Im Jahr 1970 kündigte Carlström seinen Job als Verkehrsingenieur und verließ Schweden – und seine Freundin, die für steile Berge wenig übrig hatte.
Es zog ihn in das norwegische Bergdorf Hemsedal, wo er einen Job als Lehrer in der Bergsteigerschule Høgfjellsskolen Norsk Alpincenter annahm. Doch Kletterpioniere hatten es in den ländlichen Gegenden Norwegens nicht leicht. Carlström berichtete der Lokalzeitung kürzlich Folgendes: „Kletterausrüstung war damals nicht leicht zu finden. Ein Geschäft in Oslo hatte einige Artikel im Angebot, aber nur im Sommer.“ 1972 wurde sein Ärger über schlechte Kletterausrüstung unerträglich. Carlström gründete zusammen mit Hans Petter Fernander und Jan Fredrik Larsen das Unternehmen Skandinavisk Høyfjellsutstyr, das sich auf Kletter- und Bergsportartikel spezialisiert hatte.

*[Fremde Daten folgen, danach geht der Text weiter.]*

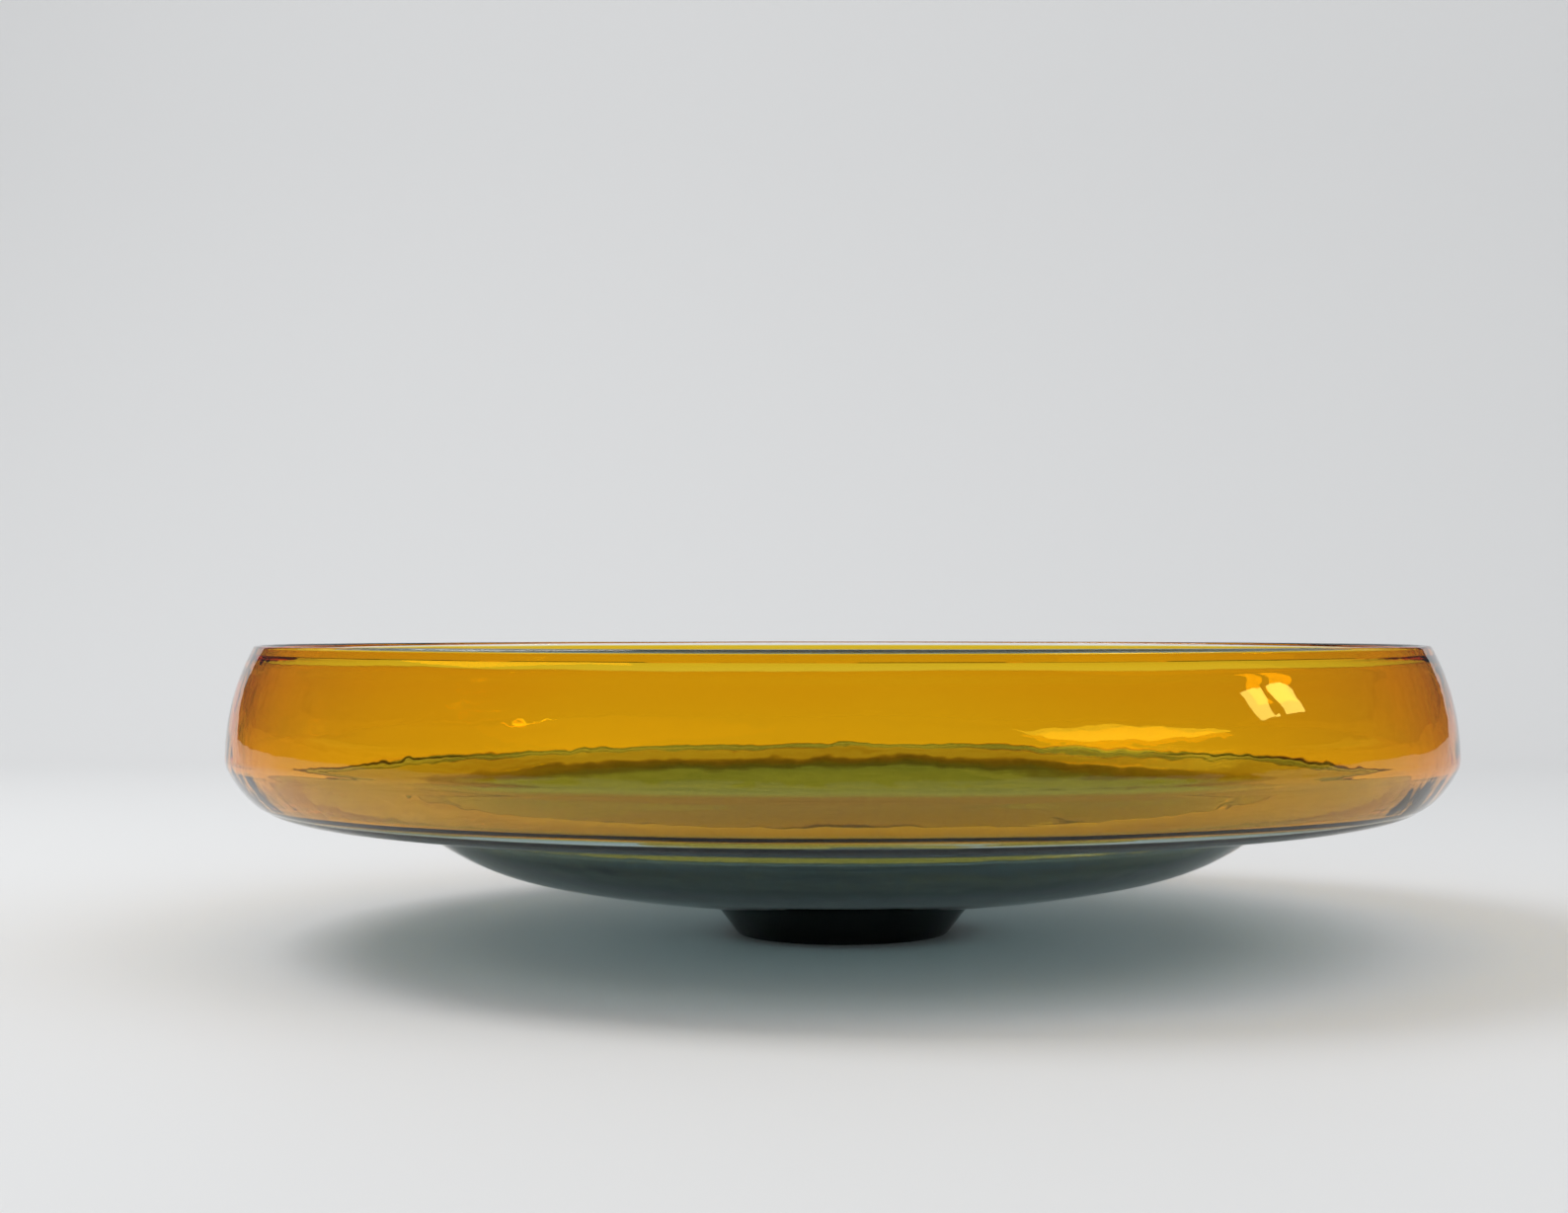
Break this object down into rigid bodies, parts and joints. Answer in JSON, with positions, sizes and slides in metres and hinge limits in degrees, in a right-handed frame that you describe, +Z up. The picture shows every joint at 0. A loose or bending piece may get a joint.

„In dieser Zeit lernte ich auch Ole Jørgen Jørgensen von Norrøna kennen. Mein Kollege Jan Øhlcker kam zu mir, nachdem er Ole Jørgen bei einer Party im norwegischen Valdres getroffen hatte“, erinnert sich Carlström. „Norrøna benötigte Experten für die Entwicklung von Ausrüstung.“ Und so begann Carlströms inzwischen 36-jährige Tätigkeit bei Norrøna. Thomas schlägt beim Abstieg von einem gefrorenen Wasserfall mit Norrøna-Ausrüstung seine Eisaxt ein.